(begin)

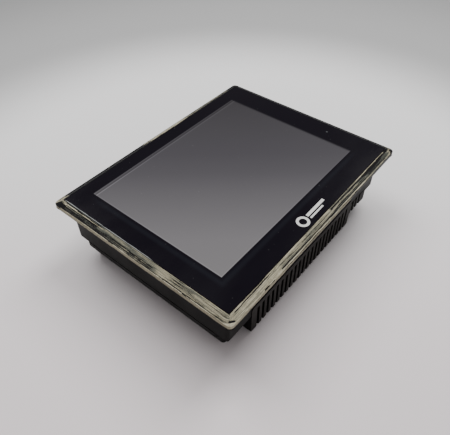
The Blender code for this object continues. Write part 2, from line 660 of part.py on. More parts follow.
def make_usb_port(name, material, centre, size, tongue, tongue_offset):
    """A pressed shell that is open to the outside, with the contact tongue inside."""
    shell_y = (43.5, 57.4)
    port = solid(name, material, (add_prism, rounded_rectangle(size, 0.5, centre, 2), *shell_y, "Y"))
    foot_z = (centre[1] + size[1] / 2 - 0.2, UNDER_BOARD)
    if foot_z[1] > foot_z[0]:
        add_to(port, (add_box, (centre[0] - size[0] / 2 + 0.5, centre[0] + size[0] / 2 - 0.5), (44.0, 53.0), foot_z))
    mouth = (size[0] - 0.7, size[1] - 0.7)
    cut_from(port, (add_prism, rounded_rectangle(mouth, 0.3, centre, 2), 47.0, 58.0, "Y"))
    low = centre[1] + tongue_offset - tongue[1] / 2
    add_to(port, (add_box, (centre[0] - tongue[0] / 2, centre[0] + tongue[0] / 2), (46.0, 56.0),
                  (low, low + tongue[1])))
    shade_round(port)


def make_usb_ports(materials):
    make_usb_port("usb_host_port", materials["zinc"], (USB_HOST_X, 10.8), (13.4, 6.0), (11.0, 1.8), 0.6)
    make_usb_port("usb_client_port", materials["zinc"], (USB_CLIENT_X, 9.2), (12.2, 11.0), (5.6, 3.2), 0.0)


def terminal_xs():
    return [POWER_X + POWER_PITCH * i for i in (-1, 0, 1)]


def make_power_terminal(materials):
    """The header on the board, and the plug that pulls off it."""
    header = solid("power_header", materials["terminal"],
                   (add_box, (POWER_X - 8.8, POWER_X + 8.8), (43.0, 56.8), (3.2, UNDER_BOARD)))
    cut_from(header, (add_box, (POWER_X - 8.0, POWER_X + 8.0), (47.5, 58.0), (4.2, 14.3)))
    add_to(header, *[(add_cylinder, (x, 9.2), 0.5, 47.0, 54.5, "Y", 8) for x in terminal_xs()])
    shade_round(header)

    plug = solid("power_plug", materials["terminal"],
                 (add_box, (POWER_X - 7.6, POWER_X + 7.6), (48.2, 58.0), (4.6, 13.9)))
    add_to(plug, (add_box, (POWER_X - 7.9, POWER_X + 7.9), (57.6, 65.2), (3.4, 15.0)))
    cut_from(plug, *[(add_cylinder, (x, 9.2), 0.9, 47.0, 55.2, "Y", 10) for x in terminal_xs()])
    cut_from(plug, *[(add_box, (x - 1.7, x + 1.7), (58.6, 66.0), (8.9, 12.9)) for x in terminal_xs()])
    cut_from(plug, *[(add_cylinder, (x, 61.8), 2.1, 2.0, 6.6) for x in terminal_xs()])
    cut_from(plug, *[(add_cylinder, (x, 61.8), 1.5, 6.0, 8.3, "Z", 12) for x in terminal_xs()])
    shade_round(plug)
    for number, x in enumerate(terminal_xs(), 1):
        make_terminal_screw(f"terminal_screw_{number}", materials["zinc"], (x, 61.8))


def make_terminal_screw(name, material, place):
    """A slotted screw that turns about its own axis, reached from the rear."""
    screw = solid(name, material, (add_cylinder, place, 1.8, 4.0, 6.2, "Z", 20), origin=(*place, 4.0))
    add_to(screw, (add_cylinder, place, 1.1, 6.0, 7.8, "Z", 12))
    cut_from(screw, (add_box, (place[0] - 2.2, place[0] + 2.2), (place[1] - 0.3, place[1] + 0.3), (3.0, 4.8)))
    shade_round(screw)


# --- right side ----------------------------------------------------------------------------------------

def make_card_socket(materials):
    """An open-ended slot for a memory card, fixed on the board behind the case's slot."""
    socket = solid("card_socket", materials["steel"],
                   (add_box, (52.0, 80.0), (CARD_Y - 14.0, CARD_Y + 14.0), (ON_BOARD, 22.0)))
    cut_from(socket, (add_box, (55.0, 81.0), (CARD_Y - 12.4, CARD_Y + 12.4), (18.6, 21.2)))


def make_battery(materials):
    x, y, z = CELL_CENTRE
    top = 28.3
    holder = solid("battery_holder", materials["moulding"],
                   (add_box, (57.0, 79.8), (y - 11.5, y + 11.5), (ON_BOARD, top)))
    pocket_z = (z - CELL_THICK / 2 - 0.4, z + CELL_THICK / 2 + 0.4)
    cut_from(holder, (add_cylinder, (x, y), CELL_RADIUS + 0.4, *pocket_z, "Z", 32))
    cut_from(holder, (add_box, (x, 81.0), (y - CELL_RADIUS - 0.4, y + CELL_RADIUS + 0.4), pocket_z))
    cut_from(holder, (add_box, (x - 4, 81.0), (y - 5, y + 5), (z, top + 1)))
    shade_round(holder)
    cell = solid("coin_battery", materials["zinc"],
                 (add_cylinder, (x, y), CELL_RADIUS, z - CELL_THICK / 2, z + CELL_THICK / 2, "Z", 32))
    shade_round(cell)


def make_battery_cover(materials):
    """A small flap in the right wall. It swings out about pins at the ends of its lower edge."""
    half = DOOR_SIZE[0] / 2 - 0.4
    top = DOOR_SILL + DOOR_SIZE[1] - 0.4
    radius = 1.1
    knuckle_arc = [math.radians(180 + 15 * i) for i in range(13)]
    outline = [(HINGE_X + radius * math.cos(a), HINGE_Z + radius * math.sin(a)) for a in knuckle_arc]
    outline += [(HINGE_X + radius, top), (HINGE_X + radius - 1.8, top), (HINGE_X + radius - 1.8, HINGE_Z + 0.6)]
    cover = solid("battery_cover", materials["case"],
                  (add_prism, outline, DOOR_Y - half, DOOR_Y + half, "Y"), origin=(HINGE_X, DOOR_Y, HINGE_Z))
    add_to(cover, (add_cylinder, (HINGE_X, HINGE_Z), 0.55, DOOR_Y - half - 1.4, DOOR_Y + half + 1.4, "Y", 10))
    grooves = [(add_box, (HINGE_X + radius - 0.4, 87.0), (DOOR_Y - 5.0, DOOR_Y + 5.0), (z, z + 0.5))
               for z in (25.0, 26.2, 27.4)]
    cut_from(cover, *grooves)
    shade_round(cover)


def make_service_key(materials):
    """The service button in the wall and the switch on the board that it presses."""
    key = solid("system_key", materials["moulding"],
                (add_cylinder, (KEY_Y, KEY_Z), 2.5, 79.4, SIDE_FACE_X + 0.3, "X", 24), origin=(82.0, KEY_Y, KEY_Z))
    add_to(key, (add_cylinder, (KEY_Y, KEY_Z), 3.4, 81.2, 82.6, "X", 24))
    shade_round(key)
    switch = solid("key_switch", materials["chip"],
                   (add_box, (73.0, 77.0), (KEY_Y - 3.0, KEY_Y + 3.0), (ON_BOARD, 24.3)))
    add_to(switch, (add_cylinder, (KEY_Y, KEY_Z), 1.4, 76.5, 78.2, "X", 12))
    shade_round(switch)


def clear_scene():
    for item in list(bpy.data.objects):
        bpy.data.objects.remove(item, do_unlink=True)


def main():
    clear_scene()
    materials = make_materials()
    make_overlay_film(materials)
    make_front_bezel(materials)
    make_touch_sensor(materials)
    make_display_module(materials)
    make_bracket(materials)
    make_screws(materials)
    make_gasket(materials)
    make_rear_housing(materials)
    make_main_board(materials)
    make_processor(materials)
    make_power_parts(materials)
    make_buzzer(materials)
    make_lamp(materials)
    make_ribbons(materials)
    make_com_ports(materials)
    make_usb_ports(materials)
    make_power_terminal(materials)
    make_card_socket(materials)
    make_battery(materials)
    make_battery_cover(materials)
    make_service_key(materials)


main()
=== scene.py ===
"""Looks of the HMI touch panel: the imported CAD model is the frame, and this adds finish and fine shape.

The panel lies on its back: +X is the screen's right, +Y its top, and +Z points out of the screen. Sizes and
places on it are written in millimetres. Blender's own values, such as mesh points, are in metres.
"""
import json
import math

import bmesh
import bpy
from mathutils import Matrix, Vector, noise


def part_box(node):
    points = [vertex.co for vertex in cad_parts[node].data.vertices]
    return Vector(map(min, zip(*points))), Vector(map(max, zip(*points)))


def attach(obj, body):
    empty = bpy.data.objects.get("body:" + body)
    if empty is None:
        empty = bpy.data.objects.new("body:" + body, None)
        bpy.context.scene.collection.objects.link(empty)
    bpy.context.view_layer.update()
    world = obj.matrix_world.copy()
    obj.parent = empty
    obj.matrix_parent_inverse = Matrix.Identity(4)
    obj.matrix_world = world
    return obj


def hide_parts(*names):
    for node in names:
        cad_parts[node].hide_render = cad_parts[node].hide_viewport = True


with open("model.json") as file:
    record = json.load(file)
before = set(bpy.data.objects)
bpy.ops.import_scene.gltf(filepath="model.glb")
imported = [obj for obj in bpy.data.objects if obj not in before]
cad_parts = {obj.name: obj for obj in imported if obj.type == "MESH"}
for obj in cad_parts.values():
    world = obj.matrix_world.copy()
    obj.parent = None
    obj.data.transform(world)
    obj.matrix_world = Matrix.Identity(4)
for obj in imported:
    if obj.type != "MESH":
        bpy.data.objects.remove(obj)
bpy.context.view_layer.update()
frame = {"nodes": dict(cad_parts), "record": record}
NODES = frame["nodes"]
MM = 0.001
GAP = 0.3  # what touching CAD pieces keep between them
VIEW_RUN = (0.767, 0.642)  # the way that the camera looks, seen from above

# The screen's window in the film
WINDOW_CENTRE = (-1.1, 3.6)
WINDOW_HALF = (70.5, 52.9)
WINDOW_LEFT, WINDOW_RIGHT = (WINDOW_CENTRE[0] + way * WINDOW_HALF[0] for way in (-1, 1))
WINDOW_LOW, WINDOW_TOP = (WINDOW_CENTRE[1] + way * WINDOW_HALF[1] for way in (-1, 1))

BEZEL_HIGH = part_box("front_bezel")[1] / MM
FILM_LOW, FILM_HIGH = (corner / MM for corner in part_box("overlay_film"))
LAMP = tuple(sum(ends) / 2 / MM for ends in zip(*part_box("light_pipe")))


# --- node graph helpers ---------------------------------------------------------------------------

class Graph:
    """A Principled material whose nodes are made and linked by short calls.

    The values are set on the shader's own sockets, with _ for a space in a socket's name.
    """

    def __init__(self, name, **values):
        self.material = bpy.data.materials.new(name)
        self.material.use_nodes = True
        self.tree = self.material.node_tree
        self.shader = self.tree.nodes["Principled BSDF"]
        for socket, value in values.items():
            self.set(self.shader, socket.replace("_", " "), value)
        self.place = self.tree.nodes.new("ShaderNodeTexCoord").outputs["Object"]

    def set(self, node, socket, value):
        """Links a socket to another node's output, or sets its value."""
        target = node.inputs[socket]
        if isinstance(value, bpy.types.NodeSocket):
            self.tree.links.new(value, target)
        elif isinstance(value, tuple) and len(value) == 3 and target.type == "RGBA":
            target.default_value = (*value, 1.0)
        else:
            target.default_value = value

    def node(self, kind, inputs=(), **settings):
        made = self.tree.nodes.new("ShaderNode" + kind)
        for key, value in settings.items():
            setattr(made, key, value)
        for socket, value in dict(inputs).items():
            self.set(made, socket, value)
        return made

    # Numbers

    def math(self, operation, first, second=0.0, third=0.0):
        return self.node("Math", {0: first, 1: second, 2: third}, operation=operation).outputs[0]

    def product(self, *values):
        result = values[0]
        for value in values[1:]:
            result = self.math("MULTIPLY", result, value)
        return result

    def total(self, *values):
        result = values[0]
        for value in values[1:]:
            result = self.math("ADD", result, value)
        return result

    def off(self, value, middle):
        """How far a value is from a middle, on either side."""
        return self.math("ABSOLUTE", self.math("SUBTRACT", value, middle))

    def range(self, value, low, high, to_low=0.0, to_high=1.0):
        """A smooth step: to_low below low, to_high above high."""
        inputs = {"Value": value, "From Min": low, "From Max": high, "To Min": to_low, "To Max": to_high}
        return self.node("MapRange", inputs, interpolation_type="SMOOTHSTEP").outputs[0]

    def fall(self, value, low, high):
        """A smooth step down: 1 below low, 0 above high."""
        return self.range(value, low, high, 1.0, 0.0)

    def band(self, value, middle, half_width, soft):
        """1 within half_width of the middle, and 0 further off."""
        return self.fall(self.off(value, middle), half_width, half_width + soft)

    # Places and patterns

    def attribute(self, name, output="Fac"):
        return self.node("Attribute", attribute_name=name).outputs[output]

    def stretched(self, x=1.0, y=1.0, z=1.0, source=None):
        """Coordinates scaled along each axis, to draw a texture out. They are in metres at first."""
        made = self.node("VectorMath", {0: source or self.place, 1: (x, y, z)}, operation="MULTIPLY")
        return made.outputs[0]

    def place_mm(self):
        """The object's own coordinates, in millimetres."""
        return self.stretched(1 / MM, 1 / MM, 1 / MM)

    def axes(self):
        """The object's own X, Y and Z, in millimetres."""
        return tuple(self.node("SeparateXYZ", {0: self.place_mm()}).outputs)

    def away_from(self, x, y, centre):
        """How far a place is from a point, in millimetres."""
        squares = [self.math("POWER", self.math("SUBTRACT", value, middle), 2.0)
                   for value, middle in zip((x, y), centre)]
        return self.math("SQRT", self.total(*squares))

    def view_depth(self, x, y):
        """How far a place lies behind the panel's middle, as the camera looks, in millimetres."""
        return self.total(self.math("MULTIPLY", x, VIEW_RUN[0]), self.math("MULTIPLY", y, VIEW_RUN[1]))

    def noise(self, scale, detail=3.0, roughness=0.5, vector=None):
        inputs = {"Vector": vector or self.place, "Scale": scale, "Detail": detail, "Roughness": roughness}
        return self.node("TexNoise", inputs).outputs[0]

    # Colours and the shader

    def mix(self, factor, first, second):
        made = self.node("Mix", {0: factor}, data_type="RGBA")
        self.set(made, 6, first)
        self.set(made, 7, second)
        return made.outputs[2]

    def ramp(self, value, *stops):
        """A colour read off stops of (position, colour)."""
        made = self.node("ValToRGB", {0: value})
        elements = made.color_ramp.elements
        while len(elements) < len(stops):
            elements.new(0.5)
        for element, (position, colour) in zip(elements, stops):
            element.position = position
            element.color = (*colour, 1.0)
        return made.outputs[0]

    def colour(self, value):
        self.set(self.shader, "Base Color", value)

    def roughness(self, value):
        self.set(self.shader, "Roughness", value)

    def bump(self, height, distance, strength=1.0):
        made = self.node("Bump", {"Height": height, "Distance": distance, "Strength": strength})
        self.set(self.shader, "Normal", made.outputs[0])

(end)

To be done: Return nothing but the lines running from the line with "make_com_ports(materials)" through the line with "points = [vertex.co", exactly as they appear.

Written response:
    make_com_ports(materials)
    make_usb_ports(materials)
    make_power_terminal(materials)
    make_card_socket(materials)
    make_battery(materials)
    make_battery_cover(materials)
    make_service_key(materials)


main()
=== scene.py ===
"""Looks of the HMI touch panel: the imported CAD model is the frame, and this adds finish and fine shape.

The panel lies on its back: +X is the screen's right, +Y its top, and +Z points out of the screen. Sizes and
places on it are written in millimetres. Blender's own values, such as mesh points, are in metres.
"""
import json
import math

import bmesh
import bpy
from mathutils import Matrix, Vector, noise


def part_box(node):
    points = [vertex.co for vertex in cad_parts[node].data.vertices]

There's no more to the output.